[BEGIN]

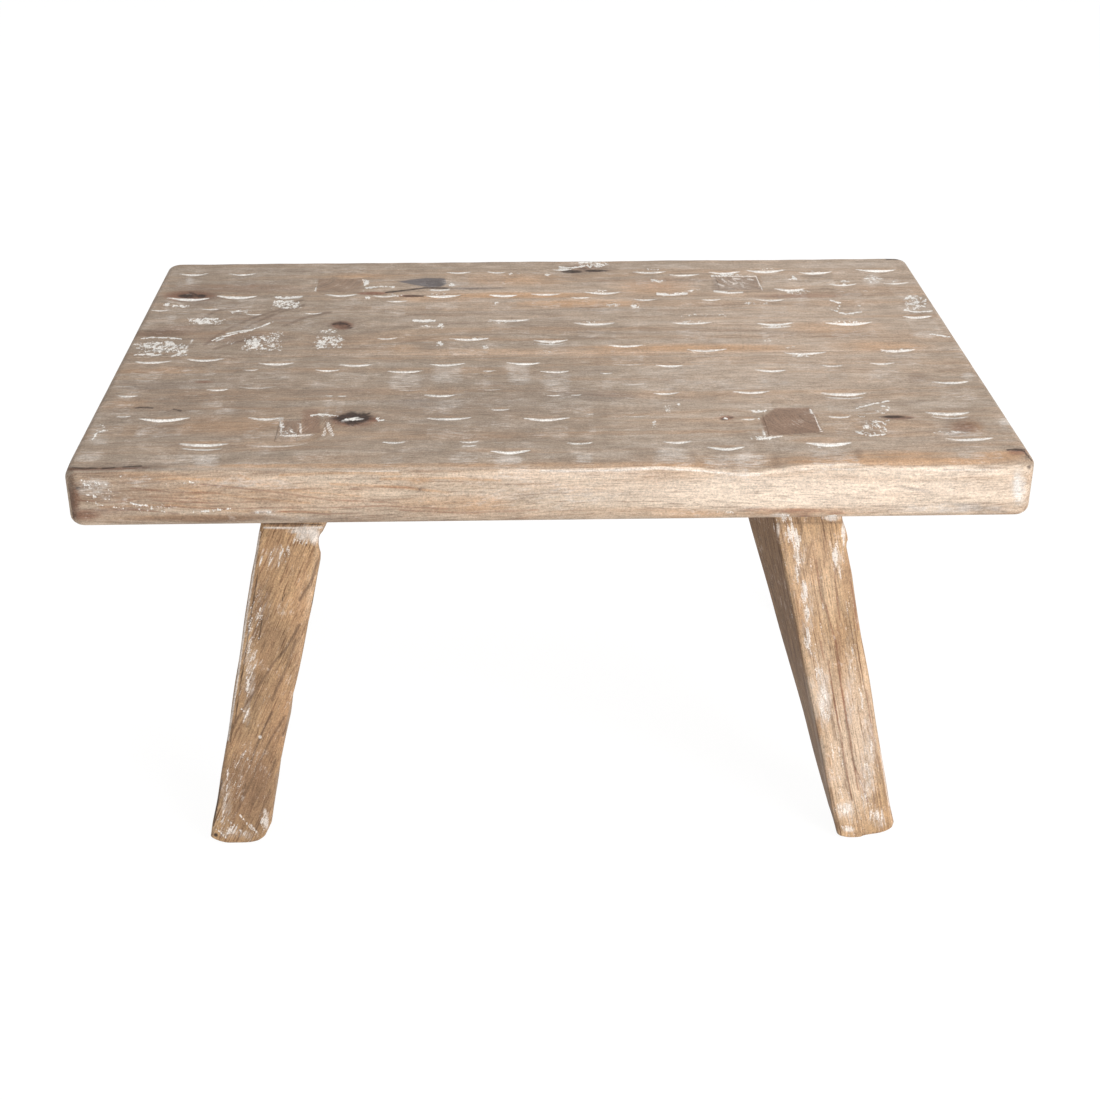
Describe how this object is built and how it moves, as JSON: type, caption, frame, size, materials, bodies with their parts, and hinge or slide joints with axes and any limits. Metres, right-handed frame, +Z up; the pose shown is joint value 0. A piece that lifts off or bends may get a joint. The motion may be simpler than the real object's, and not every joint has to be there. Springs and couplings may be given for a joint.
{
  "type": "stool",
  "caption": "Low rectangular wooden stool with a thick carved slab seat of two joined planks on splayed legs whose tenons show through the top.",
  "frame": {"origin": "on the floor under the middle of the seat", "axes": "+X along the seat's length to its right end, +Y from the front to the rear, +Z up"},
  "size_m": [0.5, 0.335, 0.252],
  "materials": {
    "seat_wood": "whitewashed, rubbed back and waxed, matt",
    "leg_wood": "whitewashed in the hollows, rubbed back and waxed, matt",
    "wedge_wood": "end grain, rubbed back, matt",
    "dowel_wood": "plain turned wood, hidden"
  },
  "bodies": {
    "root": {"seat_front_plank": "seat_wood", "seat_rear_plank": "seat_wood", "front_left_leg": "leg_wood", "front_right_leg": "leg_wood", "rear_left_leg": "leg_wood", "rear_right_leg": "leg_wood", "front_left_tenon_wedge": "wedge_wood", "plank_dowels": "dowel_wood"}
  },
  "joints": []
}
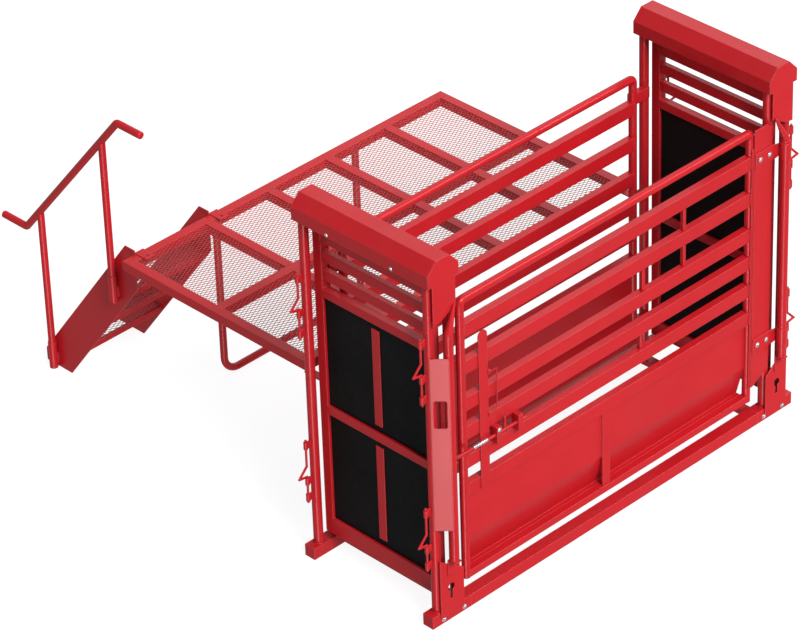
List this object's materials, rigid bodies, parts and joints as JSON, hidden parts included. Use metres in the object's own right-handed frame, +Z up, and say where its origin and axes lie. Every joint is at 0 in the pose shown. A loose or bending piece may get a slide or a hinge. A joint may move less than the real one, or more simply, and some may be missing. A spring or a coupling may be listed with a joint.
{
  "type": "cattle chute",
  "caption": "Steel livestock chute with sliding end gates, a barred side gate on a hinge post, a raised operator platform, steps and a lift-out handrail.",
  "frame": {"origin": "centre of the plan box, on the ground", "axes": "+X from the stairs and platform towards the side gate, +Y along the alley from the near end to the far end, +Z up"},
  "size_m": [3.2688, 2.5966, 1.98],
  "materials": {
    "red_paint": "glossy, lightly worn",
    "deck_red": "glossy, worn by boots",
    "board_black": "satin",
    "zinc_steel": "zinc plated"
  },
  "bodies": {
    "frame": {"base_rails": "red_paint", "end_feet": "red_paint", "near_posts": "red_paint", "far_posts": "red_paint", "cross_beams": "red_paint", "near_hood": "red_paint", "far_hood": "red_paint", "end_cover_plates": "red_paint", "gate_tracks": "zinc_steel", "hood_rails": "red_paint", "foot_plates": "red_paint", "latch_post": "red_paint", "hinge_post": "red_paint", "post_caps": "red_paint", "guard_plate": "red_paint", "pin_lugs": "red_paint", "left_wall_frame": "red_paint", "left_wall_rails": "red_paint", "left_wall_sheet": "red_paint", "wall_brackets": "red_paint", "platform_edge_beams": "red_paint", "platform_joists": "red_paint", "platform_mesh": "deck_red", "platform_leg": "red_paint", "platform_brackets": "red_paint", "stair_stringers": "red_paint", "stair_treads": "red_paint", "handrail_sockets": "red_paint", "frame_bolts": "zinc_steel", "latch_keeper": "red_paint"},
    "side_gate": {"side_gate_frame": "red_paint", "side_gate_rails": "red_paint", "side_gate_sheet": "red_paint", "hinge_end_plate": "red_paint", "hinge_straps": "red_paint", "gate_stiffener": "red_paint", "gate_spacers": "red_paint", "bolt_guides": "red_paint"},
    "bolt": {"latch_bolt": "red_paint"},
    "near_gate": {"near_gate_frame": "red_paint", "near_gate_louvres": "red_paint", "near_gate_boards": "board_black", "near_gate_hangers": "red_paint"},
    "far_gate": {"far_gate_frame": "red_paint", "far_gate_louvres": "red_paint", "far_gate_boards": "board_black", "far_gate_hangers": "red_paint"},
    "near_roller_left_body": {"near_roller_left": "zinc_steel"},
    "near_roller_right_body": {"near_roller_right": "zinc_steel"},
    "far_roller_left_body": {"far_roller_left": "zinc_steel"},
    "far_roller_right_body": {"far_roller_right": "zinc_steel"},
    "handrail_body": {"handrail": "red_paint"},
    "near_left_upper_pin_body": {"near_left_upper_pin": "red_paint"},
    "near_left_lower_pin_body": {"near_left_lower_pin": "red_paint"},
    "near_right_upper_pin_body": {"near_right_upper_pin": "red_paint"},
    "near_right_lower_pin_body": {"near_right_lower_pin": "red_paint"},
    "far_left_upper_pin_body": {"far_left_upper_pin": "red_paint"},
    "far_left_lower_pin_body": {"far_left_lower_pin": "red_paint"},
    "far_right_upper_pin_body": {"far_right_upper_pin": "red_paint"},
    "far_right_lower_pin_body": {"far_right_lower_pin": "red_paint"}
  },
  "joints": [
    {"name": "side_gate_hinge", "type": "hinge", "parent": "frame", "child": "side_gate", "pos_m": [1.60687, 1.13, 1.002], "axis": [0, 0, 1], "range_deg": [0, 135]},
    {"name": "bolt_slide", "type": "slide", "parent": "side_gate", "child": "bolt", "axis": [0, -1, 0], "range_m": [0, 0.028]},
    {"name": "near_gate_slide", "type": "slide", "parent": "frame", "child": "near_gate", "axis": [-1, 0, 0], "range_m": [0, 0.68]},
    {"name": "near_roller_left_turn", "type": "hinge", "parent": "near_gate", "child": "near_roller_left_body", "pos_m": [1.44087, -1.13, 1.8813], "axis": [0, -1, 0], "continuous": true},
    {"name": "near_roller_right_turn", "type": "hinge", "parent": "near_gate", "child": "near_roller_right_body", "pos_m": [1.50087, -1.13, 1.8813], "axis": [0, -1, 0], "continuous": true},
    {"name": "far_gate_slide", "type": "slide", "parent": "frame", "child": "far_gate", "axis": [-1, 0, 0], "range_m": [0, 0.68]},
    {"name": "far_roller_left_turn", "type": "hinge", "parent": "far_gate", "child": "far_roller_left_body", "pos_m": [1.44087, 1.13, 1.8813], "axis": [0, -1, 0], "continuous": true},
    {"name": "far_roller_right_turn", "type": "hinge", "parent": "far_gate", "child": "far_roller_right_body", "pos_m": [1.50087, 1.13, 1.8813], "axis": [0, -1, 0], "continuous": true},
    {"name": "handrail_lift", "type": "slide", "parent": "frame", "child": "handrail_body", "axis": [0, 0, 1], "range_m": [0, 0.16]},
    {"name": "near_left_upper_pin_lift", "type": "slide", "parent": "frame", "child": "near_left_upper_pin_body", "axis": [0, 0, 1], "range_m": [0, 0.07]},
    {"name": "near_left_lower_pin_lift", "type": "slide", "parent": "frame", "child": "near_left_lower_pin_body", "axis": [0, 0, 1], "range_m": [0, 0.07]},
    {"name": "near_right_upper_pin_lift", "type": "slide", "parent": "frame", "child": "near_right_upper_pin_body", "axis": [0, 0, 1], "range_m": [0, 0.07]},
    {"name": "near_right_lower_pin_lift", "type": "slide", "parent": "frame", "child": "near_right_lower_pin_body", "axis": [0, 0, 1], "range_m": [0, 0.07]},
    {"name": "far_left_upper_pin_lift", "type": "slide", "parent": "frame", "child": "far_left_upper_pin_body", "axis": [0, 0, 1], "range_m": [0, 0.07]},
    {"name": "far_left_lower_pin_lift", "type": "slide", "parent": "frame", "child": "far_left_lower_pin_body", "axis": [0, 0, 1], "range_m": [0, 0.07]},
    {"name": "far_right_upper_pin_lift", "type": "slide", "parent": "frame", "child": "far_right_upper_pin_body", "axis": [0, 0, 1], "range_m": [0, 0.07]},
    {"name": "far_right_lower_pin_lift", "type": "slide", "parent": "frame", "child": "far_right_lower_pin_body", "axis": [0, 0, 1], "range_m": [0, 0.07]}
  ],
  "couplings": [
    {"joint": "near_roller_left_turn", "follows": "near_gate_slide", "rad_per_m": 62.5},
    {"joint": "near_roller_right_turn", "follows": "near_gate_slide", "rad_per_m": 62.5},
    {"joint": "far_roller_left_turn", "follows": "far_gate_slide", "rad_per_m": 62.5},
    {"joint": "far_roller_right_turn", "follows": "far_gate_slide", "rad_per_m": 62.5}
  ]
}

[END]

§ DO THIS: Which lines in the listing above hold the word "materials"? Show each of them.

§ FINISHED TASK:
Describe how this object is built and how it moves, as JSON: type, caption, frame, size, materials, bodies with their parts, and hinge or slide joints with axes and any limits. Metres, right-handed frame, +Z up; the pose shown is joint value 0. A piece that lifts off or bends may get a joint. The motion may be simpler than the real object's, and not every joint has to be there. Springs and couplings may be given for a joint.
  "materials": {
List this object's materials, rigid bodies, parts and joints as JSON, hidden parts included. Use metres in the object's own right-handed frame, +Z up, and say where its origin and axes lie. Every joint is at 0 in the pose shown. A loose or bending piece may get a slide or a hinge. A joint may move less than the real one, or more simply, and some may be missing. A spring or a coupling may be listed with a joint.
  "materials": {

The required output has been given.